Meaning you don’t need to predict the modes to get a prediction of weather like you do on Earth. On Mars, you just need to know what the modes and dust storms are doing right now to make a prediction.. With good enough observations of the Martian atmosphere, we might predict when the largest dust storms might happen days in the future without having to run a weather model at all. Aside: There’s other weirdness about Mars’s modes climate dynamicists will find interesting, but it’s not worth boring everyone else with here. Go read the paper and email me with questions: joseph.battalio[at]yale[dot]edu. Or look for my presentation at @theAGU this year. We’re not done yet. Now Titan’s modes: Titan has two types of annular modes too. The BAMs (again the ones describing eddy intensity) explain more variance, up to 50%. Titan’s NAM/SAM (the modes describing the jet stream) explain even more, up to 70%. But the NAM/SAM is weird. Instead of north-south shifts of Titan’s winds in the middle latitudes, the mode explains shifts up-down. The reasons for this are related to Titan’s jet being connected to its equatorial superrotation, which will have to be another tweet thread. (Pic 7)

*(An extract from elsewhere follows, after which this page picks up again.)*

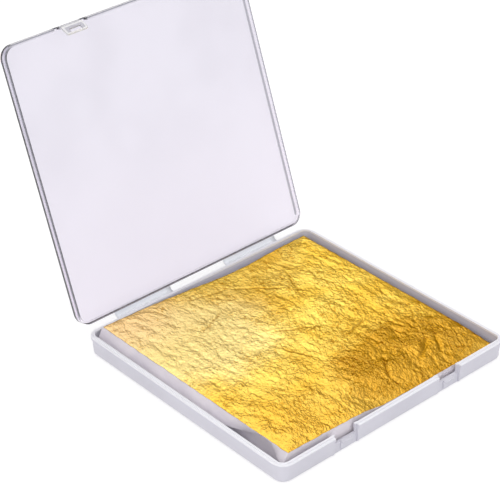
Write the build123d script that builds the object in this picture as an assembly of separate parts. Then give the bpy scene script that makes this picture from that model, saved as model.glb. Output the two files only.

Titan’s “barotropic” annular mode shows vertical displacements of the jet (yellow arrows) rather than horizontal shifts like Earth and Mars. Adapted from Battalio and Lora (2021).

What makes Titan’s modes particularly curious is that the BAM and NAM are related to each other because they are both related to methane storms, at least in our model. This is not how Earth’s modes are; they’re uncorrelated (because of other dynamics not worth going into here). Regardless, because Titan’s modes are correlated and each explain huge amounts of the changes in the atmosphere, if we can predict Titan’s modes, we may predict methane storms. This will be immensely helpful for the safety of Dragonfly in the 2030s. I’m working on making these predictions. I won a Mars Data Analysis Program grant this year to figure it out.

Dust storm sequence D06_01 from the Mars Dust Activity Database. The sequence is shown in green. Other storms are shown in black (Battalio and Wang, 2021).